The request: Retype everything from the line that contains "# The cathode" down to the line that contains "point = shown.matrix_world", inclusive, without altering or adding anything.

Information shown:
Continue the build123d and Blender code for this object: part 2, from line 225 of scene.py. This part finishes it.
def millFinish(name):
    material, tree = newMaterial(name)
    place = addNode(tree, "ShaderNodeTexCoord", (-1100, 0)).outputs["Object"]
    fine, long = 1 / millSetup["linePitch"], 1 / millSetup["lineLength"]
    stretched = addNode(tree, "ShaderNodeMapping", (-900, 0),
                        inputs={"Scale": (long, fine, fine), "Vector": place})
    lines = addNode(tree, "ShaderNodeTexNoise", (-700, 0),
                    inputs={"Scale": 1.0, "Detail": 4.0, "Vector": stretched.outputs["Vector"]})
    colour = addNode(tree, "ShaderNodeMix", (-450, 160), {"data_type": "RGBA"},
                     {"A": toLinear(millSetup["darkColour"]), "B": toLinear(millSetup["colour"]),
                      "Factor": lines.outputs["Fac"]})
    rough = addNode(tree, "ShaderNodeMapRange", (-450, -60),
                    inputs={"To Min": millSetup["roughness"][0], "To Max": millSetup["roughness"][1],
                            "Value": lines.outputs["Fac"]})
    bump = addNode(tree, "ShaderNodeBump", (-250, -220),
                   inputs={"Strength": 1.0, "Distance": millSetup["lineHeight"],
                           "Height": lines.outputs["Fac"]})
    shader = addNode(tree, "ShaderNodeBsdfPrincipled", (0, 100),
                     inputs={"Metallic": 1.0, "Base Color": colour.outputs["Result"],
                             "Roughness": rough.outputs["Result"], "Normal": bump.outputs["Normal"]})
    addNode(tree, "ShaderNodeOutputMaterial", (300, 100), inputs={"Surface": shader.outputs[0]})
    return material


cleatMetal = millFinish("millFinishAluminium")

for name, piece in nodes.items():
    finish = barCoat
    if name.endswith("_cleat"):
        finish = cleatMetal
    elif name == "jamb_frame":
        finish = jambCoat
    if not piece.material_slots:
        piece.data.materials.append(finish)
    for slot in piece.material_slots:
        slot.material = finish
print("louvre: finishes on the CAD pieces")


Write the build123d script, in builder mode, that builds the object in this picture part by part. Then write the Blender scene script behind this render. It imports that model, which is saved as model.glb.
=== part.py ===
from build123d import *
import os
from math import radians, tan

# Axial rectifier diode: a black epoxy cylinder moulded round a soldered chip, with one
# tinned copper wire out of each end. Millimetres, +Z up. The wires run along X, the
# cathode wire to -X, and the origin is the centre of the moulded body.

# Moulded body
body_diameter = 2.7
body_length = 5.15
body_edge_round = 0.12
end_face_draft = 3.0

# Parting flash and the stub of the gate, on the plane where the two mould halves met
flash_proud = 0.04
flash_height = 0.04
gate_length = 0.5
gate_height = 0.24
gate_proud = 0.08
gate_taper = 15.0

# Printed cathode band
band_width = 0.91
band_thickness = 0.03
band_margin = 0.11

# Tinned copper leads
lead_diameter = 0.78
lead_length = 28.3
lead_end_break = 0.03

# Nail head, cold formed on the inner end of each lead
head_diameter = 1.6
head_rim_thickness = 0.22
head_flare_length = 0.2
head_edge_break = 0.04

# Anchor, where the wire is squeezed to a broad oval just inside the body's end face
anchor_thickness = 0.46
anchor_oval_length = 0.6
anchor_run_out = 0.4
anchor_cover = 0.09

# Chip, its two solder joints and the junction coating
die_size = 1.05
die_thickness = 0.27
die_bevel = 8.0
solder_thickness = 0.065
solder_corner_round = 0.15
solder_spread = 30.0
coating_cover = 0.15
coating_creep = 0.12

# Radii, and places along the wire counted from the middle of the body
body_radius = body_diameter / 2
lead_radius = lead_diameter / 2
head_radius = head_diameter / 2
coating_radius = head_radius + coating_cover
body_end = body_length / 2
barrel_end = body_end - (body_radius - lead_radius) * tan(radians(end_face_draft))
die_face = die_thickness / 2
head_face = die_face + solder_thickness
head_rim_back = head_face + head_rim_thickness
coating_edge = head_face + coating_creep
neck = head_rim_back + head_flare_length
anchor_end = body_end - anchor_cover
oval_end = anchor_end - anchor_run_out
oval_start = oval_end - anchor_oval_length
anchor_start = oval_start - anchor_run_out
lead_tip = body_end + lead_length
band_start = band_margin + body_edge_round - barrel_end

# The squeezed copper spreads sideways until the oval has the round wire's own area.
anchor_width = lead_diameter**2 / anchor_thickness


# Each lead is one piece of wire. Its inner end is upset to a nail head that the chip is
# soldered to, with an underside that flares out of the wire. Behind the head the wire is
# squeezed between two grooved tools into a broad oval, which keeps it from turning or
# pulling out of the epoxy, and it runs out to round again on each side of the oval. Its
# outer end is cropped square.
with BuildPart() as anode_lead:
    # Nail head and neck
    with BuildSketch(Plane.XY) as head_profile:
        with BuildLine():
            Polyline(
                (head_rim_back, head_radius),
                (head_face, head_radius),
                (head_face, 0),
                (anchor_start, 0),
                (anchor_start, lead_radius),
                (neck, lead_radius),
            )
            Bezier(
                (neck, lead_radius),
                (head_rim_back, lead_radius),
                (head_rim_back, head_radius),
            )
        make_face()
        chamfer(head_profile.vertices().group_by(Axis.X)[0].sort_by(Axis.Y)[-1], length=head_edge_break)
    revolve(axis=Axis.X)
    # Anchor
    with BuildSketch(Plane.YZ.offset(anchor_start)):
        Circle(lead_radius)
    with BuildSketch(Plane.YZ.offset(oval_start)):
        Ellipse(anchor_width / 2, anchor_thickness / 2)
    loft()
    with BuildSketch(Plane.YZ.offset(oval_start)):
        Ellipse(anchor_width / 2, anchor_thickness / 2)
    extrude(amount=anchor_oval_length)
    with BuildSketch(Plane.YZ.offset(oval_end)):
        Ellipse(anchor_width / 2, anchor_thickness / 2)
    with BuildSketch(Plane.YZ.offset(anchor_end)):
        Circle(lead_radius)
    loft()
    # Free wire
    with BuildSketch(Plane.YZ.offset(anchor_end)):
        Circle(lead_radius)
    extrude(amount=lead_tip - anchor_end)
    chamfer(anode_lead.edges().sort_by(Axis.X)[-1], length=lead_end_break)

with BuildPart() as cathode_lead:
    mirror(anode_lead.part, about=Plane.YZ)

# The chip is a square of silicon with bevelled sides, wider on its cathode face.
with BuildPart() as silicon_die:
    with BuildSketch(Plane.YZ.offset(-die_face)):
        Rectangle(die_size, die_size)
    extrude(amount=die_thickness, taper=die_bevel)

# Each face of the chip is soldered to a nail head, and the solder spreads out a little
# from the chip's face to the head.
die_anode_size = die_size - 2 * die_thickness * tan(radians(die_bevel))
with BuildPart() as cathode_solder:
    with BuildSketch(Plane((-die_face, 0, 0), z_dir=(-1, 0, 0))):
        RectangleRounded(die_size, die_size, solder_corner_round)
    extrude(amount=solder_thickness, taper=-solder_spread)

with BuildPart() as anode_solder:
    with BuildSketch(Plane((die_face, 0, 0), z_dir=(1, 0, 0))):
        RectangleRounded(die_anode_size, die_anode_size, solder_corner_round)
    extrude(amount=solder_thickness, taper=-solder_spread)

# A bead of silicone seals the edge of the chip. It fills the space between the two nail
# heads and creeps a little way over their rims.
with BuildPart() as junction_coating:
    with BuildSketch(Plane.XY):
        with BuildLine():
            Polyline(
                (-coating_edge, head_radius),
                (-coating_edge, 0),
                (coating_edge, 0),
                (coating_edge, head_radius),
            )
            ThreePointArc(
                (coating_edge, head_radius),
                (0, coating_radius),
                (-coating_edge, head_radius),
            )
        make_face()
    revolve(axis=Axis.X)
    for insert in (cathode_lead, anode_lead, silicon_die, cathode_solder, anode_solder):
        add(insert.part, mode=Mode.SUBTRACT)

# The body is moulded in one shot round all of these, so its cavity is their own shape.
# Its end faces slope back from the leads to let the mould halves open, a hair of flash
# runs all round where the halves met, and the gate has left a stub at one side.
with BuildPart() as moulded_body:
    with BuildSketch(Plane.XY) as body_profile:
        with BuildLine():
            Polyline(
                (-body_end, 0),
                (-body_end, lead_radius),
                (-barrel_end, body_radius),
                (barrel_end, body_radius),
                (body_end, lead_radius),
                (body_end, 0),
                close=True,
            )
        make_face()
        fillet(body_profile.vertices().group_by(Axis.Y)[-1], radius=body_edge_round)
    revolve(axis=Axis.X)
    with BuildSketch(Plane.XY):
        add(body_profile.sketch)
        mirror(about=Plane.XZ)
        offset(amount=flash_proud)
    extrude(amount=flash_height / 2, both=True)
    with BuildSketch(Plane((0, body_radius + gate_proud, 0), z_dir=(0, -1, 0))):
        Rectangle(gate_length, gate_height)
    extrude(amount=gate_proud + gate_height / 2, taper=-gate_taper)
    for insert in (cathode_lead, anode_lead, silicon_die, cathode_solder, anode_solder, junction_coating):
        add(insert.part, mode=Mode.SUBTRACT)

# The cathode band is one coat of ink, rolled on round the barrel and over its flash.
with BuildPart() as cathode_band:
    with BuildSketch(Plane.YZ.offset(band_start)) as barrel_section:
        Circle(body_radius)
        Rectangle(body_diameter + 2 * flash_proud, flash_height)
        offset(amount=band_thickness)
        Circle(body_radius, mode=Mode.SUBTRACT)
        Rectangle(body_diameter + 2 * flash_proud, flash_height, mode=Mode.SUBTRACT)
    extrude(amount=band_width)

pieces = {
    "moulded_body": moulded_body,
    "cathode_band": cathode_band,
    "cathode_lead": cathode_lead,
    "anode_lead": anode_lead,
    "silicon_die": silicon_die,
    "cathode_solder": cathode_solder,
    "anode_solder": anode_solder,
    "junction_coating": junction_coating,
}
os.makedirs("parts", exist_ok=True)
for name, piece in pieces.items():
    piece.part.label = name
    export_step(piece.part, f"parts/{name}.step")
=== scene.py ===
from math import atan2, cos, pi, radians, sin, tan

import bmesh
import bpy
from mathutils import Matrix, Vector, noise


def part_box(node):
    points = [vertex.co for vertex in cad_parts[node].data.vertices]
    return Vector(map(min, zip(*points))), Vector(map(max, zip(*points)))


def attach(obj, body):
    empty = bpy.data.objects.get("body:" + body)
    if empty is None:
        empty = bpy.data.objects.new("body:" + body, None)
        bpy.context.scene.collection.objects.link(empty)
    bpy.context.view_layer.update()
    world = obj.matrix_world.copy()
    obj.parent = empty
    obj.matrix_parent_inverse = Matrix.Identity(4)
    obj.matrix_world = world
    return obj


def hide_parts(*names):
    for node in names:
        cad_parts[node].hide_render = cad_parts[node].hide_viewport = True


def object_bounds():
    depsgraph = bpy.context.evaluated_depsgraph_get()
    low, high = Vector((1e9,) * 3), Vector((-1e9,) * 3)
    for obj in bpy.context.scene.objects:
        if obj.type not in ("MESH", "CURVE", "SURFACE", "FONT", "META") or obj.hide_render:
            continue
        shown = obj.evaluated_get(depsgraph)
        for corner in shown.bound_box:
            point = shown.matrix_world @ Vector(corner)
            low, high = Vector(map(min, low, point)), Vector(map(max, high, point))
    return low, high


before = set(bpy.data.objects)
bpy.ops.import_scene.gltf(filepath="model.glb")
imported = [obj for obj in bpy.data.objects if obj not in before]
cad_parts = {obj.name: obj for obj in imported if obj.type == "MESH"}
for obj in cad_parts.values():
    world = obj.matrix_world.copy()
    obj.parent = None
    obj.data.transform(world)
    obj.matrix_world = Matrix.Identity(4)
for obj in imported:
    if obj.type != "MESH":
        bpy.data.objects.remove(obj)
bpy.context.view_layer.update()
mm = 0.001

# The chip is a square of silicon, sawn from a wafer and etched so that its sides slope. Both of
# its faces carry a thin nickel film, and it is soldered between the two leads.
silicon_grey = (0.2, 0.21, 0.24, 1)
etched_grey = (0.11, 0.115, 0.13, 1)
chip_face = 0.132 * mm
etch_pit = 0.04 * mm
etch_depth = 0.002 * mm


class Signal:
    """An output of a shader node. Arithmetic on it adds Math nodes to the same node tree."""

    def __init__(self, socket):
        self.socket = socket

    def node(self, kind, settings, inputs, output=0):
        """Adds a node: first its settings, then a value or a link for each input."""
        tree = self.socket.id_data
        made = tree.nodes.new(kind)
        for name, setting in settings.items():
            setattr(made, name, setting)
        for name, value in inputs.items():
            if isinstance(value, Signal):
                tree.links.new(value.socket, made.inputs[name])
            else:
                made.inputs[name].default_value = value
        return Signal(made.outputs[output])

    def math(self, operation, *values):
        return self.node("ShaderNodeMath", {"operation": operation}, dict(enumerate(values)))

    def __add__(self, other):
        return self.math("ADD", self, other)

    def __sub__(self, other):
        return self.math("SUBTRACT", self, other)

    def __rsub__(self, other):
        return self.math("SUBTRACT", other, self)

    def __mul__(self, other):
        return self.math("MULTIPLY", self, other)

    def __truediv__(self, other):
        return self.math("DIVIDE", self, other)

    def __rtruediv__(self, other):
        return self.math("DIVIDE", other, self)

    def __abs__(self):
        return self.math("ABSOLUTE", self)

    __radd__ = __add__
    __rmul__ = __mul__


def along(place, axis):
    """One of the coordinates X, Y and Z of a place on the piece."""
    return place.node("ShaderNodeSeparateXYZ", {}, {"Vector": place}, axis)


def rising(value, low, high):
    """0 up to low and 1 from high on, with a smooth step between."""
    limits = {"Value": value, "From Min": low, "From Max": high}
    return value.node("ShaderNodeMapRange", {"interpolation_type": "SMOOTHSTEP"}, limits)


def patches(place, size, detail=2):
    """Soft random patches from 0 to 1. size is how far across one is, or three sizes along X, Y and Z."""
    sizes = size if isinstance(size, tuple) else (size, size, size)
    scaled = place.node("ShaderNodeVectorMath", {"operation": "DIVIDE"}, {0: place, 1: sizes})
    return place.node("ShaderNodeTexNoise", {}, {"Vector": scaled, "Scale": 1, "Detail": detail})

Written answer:
# The cathode band is one coat of ink, rolled on round the barrel and over its flash.
with BuildPart() as cathode_band:
    with BuildSketch(Plane.YZ.offset(band_start)) as barrel_section:
        Circle(body_radius)
        Rectangle(body_diameter + 2 * flash_proud, flash_height)
        offset(amount=band_thickness)
        Circle(body_radius, mode=Mode.SUBTRACT)
        Rectangle(body_diameter + 2 * flash_proud, flash_height, mode=Mode.SUBTRACT)
    extrude(amount=band_width)

pieces = {
    "moulded_body": moulded_body,
    "cathode_band": cathode_band,
    "cathode_lead": cathode_lead,
    "anode_lead": anode_lead,
    "silicon_die": silicon_die,
    "cathode_solder": cathode_solder,
    "anode_solder": anode_solder,
    "junction_coating": junction_coating,
}
os.makedirs("parts", exist_ok=True)
for name, piece in pieces.items():
    piece.part.label = name
    export_step(piece.part, f"parts/{name}.step")
=== scene.py ===
from math import atan2, cos, pi, radians, sin, tan

import bmesh
import bpy
from mathutils import Matrix, Vector, noise


def part_box(node):
    points = [vertex.co for vertex in cad_parts[node].data.vertices]
    return Vector(map(min, zip(*points))), Vector(map(max, zip(*points)))


def attach(obj, body):
    empty = bpy.data.objects.get("body:" + body)
    if empty is None:
        empty = bpy.data.objects.new("body:" + body, None)
        bpy.context.scene.collection.objects.link(empty)
    bpy.context.view_layer.update()
    world = obj.matrix_world.copy()
    obj.parent = empty
    obj.matrix_parent_inverse = Matrix.Identity(4)
    obj.matrix_world = world
    return obj


def hide_parts(*names):
    for node in names:
        cad_parts[node].hide_render = cad_parts[node].hide_viewport = True


def object_bounds():
    depsgraph = bpy.context.evaluated_depsgraph_get()
    low, high = Vector((1e9,) * 3), Vector((-1e9,) * 3)
    for obj in bpy.context.scene.objects:
        if obj.type not in ("MESH", "CURVE", "SURFACE", "FONT", "META") or obj.hide_render:
            continue
        shown = obj.evaluated_get(depsgraph)
        for corner in shown.bound_box:
            point = shown.matrix_world @ Vector(corner)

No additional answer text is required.